● **Directions**: Wherever the string "bodies" shows up in a line, count that line. Give the total alone.

● **Information provided**:
- - - -
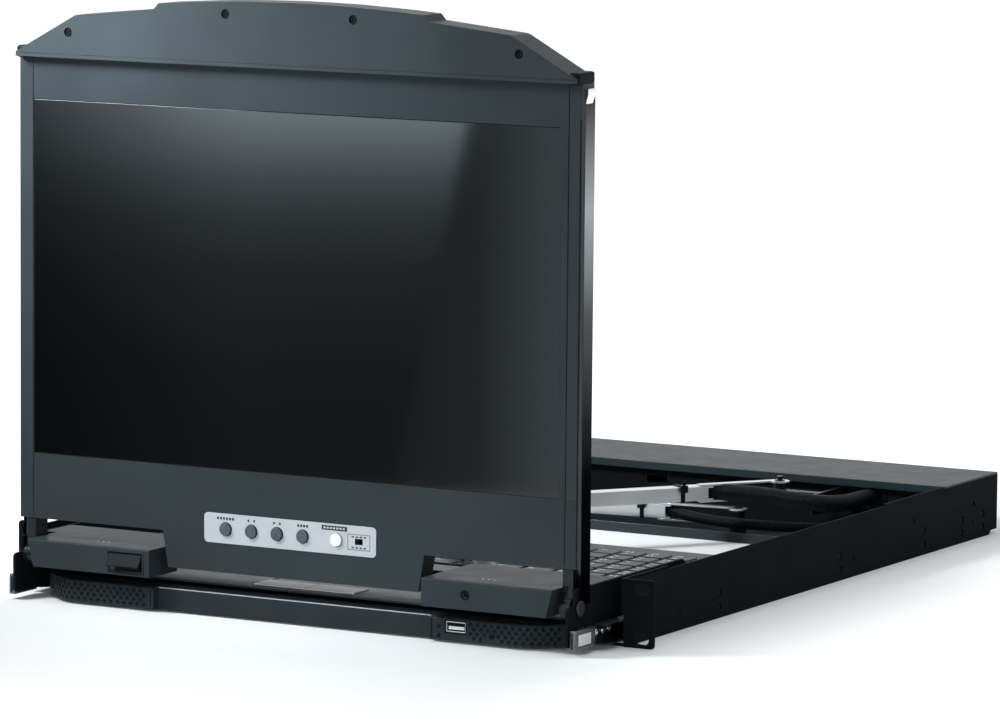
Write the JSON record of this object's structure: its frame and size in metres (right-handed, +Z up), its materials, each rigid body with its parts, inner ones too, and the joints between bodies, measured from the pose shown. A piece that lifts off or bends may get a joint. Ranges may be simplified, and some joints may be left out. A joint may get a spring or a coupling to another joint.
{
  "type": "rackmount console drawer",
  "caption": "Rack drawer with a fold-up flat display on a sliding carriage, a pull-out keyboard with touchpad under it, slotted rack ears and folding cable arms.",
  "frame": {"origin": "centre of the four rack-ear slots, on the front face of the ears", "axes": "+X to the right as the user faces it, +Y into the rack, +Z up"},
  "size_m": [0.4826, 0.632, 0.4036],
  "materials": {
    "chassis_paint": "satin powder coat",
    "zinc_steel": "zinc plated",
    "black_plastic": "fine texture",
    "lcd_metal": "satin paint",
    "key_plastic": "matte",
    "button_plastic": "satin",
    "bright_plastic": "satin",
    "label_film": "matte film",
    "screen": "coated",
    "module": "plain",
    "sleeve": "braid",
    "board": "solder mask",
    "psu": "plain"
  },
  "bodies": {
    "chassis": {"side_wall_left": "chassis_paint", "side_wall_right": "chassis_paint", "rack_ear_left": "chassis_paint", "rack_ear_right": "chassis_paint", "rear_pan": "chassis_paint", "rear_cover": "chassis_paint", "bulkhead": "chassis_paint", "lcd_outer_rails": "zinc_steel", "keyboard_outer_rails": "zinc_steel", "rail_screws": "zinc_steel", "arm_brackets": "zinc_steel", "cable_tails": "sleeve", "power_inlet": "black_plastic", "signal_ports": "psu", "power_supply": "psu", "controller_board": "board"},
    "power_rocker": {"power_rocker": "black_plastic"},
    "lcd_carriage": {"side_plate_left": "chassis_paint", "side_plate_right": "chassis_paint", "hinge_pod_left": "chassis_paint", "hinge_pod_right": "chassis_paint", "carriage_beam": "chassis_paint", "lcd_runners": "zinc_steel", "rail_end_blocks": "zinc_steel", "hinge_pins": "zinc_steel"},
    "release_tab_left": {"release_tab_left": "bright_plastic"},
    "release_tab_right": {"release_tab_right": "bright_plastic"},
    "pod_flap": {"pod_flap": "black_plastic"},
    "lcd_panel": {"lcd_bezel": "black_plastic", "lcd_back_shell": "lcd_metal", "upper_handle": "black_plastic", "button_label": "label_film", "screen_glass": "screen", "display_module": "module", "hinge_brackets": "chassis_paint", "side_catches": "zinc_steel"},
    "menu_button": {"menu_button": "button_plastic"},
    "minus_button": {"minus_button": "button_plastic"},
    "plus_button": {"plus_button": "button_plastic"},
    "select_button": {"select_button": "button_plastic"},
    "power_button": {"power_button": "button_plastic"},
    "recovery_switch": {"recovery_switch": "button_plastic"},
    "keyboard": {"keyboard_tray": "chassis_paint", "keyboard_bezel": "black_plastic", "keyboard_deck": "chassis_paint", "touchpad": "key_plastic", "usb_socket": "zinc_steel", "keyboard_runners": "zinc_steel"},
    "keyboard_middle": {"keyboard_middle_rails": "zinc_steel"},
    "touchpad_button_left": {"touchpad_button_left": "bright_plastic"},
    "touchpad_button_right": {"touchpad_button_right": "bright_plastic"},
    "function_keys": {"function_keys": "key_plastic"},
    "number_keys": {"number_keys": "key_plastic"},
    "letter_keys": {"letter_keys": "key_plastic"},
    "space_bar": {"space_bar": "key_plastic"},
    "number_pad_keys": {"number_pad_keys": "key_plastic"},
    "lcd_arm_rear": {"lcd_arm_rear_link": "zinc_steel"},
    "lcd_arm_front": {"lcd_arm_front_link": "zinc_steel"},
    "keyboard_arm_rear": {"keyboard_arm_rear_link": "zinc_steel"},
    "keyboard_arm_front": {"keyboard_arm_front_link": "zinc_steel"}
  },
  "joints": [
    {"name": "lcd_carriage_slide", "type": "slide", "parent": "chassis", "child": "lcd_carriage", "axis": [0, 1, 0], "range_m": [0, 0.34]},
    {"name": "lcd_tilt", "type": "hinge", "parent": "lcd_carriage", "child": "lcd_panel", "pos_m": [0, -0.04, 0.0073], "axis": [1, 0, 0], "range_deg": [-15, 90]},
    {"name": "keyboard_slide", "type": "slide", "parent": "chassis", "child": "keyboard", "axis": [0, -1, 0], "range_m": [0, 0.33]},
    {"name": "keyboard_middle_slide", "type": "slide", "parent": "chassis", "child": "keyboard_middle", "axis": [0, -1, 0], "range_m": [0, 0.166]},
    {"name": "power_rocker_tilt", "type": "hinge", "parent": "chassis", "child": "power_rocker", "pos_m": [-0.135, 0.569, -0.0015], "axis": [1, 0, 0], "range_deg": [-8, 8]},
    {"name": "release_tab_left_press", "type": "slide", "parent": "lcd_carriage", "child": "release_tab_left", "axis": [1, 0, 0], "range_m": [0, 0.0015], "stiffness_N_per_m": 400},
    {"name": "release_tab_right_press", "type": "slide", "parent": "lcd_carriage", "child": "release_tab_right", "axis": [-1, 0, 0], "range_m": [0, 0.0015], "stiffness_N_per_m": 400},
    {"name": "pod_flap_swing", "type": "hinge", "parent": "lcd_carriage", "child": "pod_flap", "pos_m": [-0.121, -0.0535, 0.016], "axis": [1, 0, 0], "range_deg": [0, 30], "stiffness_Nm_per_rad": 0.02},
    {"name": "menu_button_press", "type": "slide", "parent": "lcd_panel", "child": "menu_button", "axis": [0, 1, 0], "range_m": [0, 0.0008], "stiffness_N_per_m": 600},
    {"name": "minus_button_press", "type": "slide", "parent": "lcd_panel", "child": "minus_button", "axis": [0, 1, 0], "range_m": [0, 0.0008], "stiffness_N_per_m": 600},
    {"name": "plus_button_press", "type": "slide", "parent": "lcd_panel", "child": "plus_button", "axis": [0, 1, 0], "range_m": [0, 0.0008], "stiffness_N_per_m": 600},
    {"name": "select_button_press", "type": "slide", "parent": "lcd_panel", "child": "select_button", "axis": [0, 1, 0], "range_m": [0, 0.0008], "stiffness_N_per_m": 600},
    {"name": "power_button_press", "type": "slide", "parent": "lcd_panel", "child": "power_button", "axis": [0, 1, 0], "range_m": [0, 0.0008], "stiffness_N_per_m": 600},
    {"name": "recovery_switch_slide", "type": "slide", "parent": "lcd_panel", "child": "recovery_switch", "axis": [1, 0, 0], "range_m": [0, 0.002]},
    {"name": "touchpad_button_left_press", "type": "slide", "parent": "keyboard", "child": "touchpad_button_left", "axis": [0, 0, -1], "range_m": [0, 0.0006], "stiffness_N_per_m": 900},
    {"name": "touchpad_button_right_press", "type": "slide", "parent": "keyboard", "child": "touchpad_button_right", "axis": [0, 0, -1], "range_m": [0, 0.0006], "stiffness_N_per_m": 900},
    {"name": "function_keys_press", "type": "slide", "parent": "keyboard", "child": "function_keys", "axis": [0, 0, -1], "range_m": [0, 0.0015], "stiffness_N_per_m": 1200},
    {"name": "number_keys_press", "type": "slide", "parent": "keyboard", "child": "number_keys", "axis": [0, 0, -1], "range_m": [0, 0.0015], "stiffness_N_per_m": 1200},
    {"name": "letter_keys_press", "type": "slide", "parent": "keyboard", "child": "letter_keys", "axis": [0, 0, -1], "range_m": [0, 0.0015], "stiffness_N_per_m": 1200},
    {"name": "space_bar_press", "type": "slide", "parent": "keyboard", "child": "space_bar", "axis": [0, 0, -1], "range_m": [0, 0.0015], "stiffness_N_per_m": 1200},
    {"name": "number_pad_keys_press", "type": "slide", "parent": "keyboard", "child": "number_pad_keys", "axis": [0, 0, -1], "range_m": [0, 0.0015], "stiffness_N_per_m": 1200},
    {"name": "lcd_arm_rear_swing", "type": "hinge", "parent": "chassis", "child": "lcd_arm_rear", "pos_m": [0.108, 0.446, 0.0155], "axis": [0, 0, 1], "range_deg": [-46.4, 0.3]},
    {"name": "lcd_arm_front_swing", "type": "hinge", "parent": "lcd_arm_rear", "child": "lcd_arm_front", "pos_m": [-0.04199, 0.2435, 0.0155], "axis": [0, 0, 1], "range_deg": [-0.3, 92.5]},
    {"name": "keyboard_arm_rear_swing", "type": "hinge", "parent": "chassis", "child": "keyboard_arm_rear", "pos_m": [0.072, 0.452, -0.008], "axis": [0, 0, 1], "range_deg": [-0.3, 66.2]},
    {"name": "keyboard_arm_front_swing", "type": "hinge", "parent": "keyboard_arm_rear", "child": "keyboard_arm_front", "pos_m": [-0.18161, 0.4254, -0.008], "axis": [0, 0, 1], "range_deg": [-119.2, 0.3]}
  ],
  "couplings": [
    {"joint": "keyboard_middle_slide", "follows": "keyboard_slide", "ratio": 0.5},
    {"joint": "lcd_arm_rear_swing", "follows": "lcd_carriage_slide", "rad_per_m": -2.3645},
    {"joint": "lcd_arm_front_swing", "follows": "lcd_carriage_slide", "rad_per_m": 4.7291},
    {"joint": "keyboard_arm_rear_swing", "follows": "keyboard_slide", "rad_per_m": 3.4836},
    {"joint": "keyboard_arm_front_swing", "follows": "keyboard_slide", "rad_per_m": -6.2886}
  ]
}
- - - -
● **Result of the exercise**: 2